Reading these verses gives me a perspective to not care about the things of this world, until I remember to read 1 Corinthians 9 in its entirety. Verses 19-23 have caused me to struggled with a different kind of truth: the truth that we live in a vain and judgemental world. In these verses Paul writes about becoming "all things to all people so that by all possible means [he] might save some" (vs.22). He went on to say that to the Jews he became like a Jew, to win the Jews; to those under the law he became like one under the law to win them over; to those not under the law he became like one not under the law to win them over; and to the weak he became weak to win the weak (vs.20-22 NIV). The message version paraphrases Paul's words to say that he became a servant to "any and all in order to reach a wide range of people: religious, nonreligious, meticulous moralists, loose-living immoralists, the defeated, the demoralized -- whoever" (vs.19-23 MSG). However, when I translate it to our current society I can't help but think of all the wide range of people we are meant to be servants to in order to win some of them over: braniacs, athletes, musicians, hipsters, goths, gangsters, nerds, soccer players, basketball players, volleyball players, quidditch players, prom queens, drag queens, drama queens, health freaks, religious freaks, anti-religious freaks, and the list goes on... Therefore, I can't help but think that if I were to wear garbage pants with a gorilla t-shirt (I made both of those things up in my attempt not to offend anyone) everyday then I would inevitably disqualify myself from serving certain types of people because their judgement of me (or perhaps more accurately, my outfit) would cause them not to interact with me. Not only would this disqualify people from being introduced to me (not that big of a deal) but this would also disqualify people from being introduced to Jesus through me (big deal -- this is one of the main callings over our lives as Christians). I am in no way stating that Jesus needs me to reach people throughout the world but his command to us was to "go into all the world and preach the gospel to all creation" (Mark 16:15). We're not drawing people closer by pushing the world further away, we draw people closer to God by being in the world and pulling God closer to us. 

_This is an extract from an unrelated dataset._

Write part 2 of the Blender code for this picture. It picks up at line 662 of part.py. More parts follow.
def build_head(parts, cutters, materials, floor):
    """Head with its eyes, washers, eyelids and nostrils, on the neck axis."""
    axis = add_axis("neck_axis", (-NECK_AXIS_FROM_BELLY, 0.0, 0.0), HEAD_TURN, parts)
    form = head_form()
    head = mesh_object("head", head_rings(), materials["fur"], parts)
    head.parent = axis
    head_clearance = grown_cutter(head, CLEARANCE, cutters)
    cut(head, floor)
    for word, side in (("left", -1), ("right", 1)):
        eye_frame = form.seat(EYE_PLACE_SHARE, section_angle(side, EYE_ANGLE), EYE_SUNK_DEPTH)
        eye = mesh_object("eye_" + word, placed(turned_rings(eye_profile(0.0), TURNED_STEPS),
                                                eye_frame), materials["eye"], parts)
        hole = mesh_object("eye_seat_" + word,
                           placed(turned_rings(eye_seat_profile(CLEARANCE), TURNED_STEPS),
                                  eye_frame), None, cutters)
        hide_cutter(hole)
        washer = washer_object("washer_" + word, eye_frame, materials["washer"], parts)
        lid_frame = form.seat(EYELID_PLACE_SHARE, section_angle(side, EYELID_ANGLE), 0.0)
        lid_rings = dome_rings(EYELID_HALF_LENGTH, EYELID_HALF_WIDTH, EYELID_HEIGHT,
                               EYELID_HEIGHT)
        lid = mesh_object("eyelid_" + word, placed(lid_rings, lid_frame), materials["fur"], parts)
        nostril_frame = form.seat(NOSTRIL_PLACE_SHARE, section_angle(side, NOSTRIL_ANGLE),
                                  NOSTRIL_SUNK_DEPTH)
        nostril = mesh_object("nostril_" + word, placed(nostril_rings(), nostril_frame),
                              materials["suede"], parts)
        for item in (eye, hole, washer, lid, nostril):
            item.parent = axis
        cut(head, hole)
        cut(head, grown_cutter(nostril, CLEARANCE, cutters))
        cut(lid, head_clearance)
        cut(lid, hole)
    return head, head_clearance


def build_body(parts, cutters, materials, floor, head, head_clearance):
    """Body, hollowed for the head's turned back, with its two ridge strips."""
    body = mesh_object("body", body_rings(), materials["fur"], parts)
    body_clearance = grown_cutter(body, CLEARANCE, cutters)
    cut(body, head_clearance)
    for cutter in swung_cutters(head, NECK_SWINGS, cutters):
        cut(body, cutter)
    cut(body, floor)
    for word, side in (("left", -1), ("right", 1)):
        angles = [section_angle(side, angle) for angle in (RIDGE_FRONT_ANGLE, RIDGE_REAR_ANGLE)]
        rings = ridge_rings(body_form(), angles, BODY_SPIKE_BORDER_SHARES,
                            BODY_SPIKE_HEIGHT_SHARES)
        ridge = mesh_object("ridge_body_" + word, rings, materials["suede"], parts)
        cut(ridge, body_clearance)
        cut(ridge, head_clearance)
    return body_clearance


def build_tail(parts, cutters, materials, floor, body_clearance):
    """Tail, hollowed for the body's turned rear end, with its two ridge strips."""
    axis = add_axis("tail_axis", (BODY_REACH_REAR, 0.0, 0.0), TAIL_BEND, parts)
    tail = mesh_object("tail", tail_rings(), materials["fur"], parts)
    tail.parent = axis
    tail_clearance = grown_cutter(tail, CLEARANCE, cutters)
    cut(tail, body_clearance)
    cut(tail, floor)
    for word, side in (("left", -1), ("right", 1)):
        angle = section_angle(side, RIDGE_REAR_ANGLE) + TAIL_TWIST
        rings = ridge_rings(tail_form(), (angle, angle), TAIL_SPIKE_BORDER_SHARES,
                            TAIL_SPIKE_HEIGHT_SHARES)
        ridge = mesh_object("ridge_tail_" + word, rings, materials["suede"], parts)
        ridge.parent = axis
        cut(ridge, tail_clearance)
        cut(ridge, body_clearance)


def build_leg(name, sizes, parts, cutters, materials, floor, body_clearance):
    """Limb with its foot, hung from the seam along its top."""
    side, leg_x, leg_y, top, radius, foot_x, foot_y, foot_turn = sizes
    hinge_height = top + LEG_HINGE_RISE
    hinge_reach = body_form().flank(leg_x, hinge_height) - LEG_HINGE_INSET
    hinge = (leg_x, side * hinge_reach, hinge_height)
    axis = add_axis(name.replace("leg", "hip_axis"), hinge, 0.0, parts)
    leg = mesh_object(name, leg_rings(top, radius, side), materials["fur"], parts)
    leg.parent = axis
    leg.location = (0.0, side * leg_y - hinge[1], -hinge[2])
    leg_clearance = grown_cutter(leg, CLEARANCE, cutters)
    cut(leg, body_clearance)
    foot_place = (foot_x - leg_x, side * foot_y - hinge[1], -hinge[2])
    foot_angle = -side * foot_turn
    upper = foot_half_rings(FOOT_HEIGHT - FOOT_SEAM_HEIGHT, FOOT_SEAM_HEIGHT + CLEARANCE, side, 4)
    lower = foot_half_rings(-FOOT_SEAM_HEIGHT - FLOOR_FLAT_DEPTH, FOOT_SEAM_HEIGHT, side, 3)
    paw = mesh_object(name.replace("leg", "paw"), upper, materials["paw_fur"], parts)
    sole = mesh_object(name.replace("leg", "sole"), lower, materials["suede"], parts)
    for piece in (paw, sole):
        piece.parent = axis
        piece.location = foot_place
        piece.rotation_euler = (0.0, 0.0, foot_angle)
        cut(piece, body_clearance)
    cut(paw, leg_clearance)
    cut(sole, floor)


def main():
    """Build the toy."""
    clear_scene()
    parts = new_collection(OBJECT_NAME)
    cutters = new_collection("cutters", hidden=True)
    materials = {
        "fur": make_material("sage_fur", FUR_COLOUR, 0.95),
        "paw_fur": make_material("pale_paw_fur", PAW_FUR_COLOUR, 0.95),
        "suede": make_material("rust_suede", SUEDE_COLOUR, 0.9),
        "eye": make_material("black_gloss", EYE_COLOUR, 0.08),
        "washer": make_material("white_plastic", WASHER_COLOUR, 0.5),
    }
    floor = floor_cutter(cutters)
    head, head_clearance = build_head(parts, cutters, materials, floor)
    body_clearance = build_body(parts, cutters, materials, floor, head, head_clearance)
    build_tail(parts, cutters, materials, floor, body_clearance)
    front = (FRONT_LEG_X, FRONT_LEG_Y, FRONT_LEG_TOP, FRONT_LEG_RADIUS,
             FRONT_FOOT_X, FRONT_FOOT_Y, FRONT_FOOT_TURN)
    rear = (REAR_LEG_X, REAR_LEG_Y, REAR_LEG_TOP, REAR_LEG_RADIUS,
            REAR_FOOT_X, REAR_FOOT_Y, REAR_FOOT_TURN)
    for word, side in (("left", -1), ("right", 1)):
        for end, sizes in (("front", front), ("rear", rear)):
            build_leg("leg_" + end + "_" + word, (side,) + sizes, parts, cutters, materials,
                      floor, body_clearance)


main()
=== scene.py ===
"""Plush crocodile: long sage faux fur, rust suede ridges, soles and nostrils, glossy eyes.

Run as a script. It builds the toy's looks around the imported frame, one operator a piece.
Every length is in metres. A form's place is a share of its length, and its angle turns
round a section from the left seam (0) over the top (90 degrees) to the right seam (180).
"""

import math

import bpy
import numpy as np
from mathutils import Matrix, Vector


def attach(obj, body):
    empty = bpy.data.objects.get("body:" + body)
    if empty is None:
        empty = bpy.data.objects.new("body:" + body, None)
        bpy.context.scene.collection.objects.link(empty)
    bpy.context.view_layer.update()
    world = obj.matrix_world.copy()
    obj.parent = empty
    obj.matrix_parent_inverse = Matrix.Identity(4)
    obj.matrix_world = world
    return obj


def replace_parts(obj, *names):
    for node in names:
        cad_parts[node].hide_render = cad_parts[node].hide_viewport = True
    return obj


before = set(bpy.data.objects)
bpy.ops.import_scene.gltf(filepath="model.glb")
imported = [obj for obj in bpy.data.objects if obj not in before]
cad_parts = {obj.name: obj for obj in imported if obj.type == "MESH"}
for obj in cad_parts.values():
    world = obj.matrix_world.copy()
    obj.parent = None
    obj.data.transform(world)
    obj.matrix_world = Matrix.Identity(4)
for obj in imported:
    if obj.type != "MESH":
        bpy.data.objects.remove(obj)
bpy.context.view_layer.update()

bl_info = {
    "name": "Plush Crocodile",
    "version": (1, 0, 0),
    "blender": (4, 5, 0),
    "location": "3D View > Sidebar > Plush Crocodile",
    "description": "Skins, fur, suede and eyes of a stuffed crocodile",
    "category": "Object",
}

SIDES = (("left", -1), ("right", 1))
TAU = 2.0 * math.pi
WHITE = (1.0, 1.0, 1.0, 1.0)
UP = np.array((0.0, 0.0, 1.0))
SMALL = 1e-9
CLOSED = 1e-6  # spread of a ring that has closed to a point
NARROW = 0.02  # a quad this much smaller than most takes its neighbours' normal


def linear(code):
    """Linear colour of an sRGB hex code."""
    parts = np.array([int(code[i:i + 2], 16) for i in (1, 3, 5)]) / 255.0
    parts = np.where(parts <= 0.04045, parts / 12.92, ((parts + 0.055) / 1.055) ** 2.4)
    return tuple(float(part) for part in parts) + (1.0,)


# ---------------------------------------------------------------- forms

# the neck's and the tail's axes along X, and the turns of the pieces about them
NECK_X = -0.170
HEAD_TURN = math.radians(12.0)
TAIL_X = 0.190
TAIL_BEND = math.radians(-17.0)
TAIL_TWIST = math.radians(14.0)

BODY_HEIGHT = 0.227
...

Therefore, while on this circular train-of-thought, I came to two almost-contradictory conclusions:
1. As followers of Jesus, we can't find our approval of ourselves in the things of this world. Whether it's athletic ability, bodies, clothes, musical talents, looks, grades, singing voices, shoes, teeth, make-up, heels, or ability to win camp runs.
2. As followers of Jesus we must become all things to all people to save some. By going completely against all the things society values we disqualify ourselves from reaching the very people in society who value these things.  

Paul sums up how we're able to live with two contradictory principles: because in Jesus, we're free. We can still wear make-up, buy clothes, wash our face, work out, get degrees, make money, own shoes, train hard to win camp runs, and shower. And although we can take part in all of these things, because we are free in Jesus, we do not have to be slaves to any of them nor find our value in these things. Furthermore, because we have found our freedom and our identity in Jesus we are not slaves to anything in the world but free to be servants to everyone, to win as many as possible (1 Corinthians 9:19). 



1 comment:

  1. This is worded so elegantly! Something that I've been thinking about lately, as well. Thanks Beeg!